→ **What is being asked**
The lines to return are those from the one containing "Continue the three.js" down to the one containing "it stands for.", inclusive; return them exactly and nothing else.

→ **Listed records**
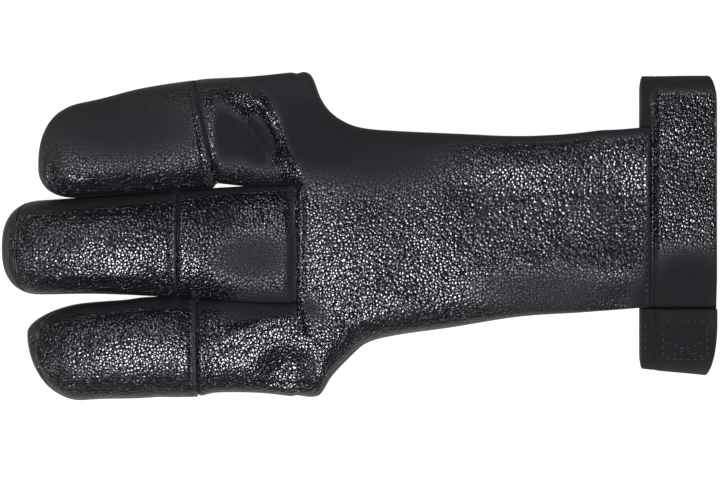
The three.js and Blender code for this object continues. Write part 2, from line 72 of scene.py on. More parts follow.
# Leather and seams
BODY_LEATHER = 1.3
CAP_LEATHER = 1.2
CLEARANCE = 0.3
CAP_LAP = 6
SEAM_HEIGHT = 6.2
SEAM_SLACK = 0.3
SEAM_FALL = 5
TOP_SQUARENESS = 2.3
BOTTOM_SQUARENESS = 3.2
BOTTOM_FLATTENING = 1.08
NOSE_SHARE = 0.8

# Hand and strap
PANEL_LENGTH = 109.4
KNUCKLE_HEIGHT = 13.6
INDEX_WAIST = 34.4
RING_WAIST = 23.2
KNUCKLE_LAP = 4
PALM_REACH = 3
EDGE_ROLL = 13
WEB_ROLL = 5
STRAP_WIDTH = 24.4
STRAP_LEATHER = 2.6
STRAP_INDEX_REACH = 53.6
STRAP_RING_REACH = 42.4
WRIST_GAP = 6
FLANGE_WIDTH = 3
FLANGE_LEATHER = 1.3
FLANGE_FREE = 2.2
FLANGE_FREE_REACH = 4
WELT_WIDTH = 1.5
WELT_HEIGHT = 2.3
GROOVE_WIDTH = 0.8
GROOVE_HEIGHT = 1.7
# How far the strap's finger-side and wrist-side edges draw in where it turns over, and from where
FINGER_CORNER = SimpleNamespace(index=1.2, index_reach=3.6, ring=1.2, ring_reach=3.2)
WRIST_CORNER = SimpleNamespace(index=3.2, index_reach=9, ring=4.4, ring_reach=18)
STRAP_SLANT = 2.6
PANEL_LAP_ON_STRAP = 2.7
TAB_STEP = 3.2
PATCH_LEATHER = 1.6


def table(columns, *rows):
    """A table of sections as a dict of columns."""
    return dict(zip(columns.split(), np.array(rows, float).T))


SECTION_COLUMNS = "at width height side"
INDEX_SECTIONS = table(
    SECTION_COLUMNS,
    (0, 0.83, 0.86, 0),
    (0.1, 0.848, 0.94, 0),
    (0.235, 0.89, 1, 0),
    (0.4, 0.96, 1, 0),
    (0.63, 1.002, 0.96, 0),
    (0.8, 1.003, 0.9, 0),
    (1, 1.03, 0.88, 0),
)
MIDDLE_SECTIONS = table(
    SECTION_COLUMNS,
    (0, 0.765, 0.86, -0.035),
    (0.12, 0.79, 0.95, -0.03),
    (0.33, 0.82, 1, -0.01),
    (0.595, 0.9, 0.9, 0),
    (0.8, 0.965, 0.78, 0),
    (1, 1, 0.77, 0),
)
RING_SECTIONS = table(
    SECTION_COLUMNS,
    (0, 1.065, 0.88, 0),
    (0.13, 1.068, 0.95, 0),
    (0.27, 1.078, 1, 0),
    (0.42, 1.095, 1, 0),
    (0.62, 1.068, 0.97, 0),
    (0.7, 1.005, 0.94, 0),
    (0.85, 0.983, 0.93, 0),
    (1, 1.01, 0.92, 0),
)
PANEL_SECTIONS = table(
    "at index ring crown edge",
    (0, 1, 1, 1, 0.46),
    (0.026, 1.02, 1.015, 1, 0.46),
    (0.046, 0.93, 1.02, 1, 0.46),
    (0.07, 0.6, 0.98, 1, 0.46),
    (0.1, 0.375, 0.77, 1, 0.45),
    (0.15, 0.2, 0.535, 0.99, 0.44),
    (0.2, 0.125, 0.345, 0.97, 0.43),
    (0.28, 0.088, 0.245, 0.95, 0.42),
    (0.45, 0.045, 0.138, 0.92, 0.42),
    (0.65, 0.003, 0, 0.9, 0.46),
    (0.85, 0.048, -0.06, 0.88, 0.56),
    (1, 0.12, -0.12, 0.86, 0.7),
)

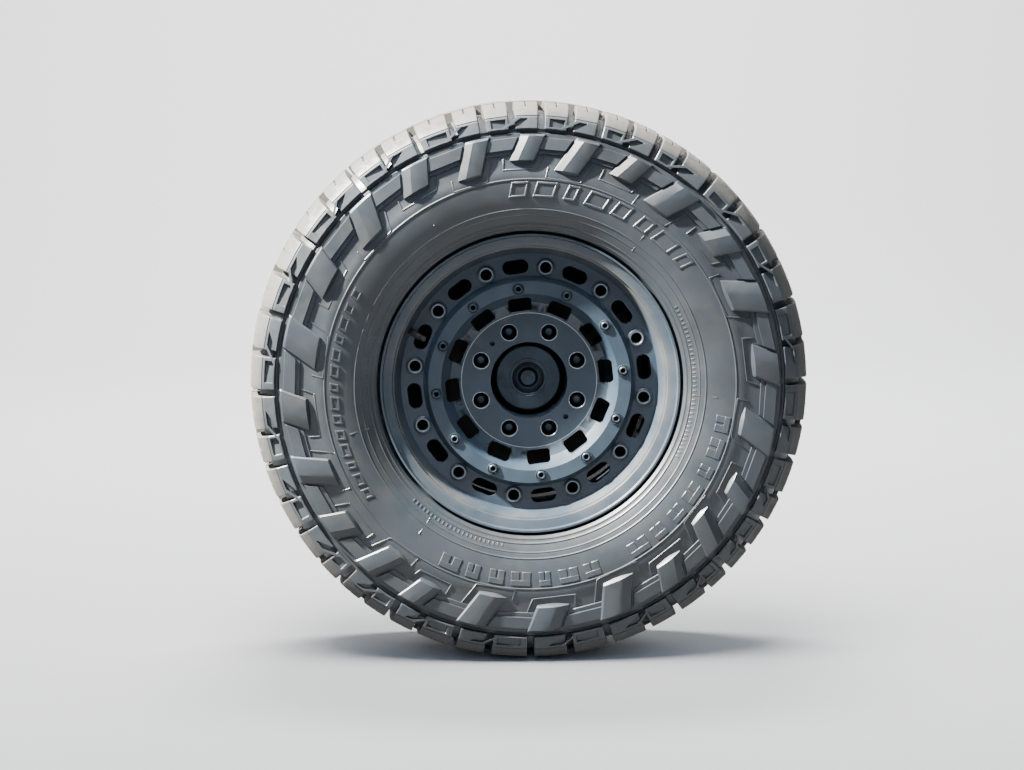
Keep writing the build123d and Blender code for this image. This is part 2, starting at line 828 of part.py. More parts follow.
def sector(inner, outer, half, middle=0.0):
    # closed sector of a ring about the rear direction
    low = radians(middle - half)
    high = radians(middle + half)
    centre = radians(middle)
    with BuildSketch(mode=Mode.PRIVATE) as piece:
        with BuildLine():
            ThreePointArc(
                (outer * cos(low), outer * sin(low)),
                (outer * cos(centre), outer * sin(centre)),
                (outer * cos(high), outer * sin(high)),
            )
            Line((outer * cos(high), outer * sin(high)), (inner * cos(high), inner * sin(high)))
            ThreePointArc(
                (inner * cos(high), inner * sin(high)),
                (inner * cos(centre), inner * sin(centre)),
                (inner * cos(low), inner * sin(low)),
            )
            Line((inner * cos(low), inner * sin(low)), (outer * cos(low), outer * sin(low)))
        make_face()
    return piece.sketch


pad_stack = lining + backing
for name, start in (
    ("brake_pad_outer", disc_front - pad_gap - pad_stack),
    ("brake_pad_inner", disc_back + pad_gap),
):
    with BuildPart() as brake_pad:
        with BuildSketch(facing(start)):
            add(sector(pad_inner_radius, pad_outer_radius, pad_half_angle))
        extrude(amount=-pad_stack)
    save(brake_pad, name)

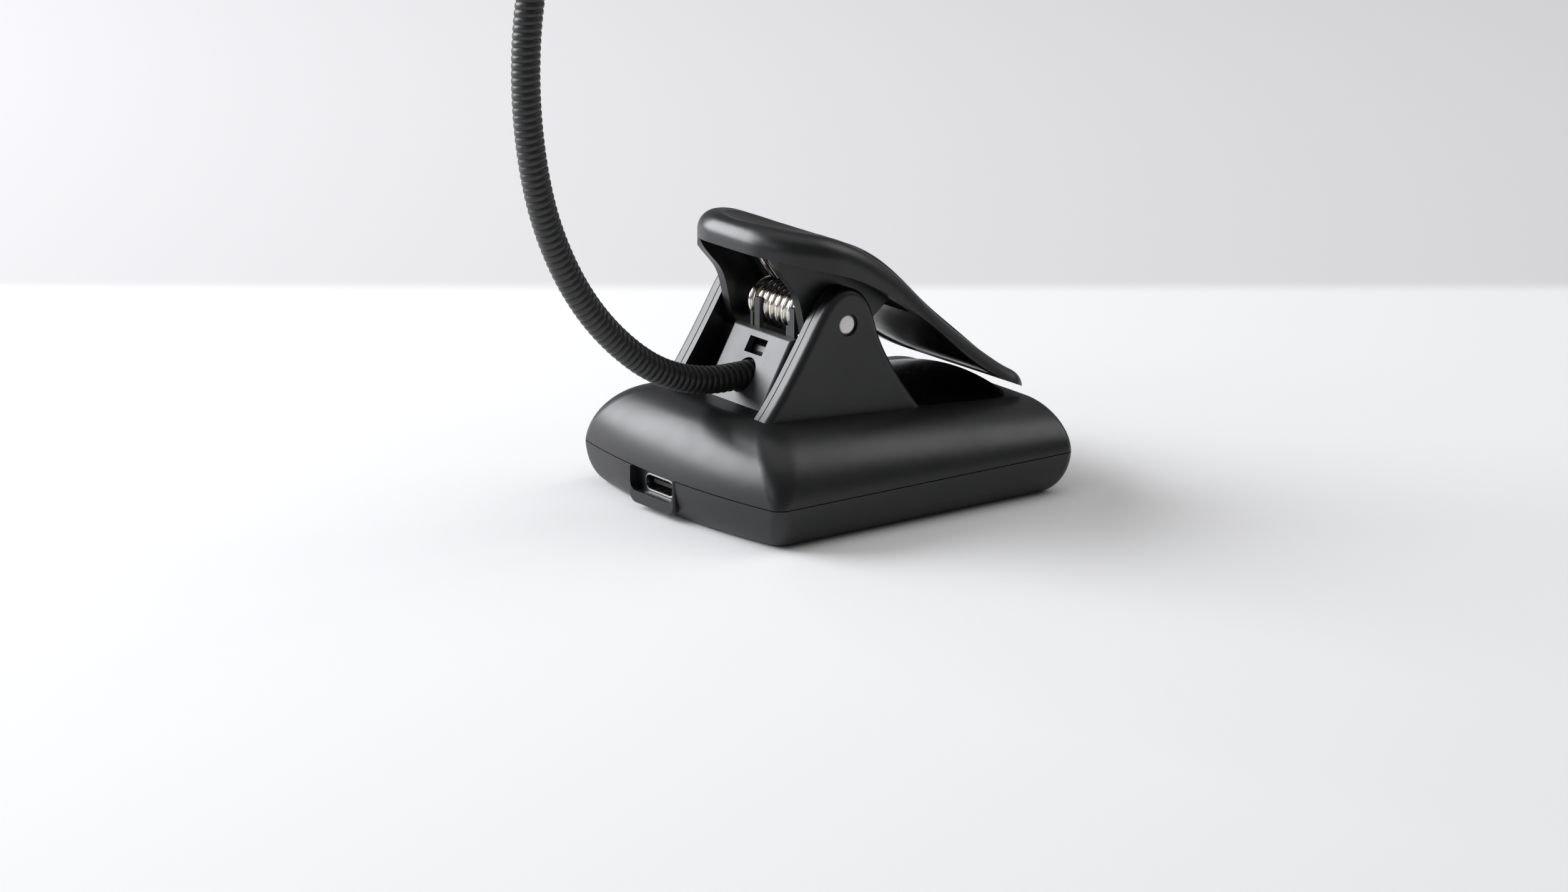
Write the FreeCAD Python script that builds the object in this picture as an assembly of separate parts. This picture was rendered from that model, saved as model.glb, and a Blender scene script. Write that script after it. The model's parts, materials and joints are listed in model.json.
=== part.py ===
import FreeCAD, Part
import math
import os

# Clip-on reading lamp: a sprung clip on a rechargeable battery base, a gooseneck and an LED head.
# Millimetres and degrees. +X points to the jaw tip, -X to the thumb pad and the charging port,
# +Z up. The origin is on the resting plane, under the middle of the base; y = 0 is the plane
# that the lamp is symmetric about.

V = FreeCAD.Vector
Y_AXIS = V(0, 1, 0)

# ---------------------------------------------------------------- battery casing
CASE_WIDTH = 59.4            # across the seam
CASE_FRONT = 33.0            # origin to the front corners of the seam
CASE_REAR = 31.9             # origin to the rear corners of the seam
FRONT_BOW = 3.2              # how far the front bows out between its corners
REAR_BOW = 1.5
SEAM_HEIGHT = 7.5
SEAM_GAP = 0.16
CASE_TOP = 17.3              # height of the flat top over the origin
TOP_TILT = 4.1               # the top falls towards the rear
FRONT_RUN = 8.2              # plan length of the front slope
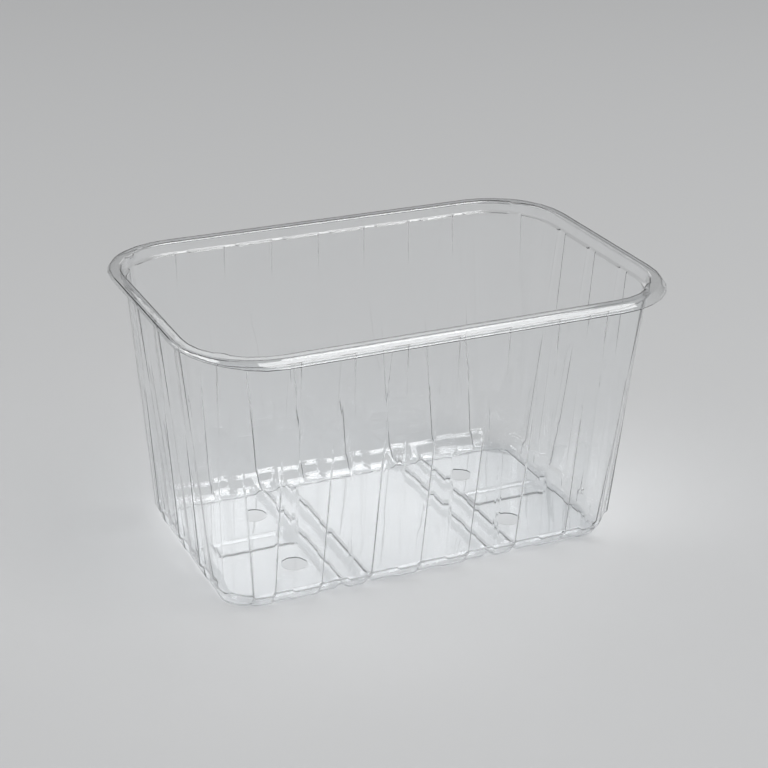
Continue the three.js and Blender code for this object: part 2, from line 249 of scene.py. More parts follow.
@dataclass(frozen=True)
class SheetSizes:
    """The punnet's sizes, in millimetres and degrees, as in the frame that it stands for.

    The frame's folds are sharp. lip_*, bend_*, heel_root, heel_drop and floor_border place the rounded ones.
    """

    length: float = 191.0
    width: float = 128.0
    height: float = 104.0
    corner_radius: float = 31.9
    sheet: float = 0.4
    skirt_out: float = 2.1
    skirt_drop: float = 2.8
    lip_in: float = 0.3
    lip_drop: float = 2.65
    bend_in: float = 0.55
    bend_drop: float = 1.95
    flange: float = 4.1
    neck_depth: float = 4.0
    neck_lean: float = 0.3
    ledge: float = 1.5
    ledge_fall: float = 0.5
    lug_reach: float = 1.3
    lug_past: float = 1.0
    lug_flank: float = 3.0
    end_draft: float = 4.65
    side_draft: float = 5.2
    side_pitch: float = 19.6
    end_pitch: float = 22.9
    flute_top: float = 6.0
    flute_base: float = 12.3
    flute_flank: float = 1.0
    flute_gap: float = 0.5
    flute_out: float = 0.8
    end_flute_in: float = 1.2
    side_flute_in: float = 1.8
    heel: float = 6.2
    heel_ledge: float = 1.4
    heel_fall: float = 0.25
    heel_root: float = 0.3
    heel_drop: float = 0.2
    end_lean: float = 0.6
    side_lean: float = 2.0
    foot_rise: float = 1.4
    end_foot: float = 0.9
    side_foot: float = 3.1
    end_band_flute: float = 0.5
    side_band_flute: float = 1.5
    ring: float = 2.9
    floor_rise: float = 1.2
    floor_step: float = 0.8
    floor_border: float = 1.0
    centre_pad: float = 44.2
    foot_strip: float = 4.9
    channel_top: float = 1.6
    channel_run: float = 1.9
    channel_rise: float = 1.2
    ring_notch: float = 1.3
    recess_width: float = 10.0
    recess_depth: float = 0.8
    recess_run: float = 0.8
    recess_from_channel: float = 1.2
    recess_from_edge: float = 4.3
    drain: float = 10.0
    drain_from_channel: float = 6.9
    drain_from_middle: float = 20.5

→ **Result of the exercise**
Continue the three.js and Blender code for this object: part 2, from line 249 of scene.py. More parts follow.
@dataclass(frozen=True)
class SheetSizes:
    """The punnet's sizes, in millimetres and degrees, as in the frame that it stands for.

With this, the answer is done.